Nearly everyone knows how it feels to be overwhelmed by clutter because when it’s too much to deal with, you just want to get away from it, right? When they see art projects they worked on last night, things that are going to return to the store tomorrow, the mail they just put down, the forms that need to be filled out, sporting equipment out for the weekend’s activities, papers that kids need signed and sent back to school tomorrow. It’s a fluid, ever-changing glance at the life you live. They won’t see themselves in your cluttered space because you’re already there.
The decision to purchase a home is a very emotional one. Those same subconscious responses that make you comfortable with your clutter make others want to run from it and are also the very responses that guide people into very important decisions, like signing offer paperwork for a home.

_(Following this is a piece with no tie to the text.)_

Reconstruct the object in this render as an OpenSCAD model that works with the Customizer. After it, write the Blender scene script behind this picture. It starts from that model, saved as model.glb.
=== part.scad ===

Reacting negatively to the clutter and they don’t want to be in your home and when their heart is saying ‘get me out of here’, they are not going to immediately want to place an offer on your home. There’s no saying they won’t think things through and come to a decision that is more logic-based at a later time, but if their immediate response is a solid ‘no’, it’s going to take some convincing. (note: Time isn’t on your side as a seller – the longer your home sits on the market without a good offer, the more value it loses on its price).
A prospective home buyer without any connection to the meaning or timing of all that stuff will just feel overwhelmed. It just looks like a mess to them.
The Quickest Fix
Clean it up. Get rid of it. Box it up. Put it away. Get it out of sight and out of mind.
This can also apply to things you don’t even consider clutter. You may be surprised that some people will consider clutter things you consider a collection – so go through your house with a discerning eye: antique toy collections, gallery walls, china cabinets, movie collections, bulletin boards.
Be ruthless with all that little stuff! You’ll find it a new home soon enough.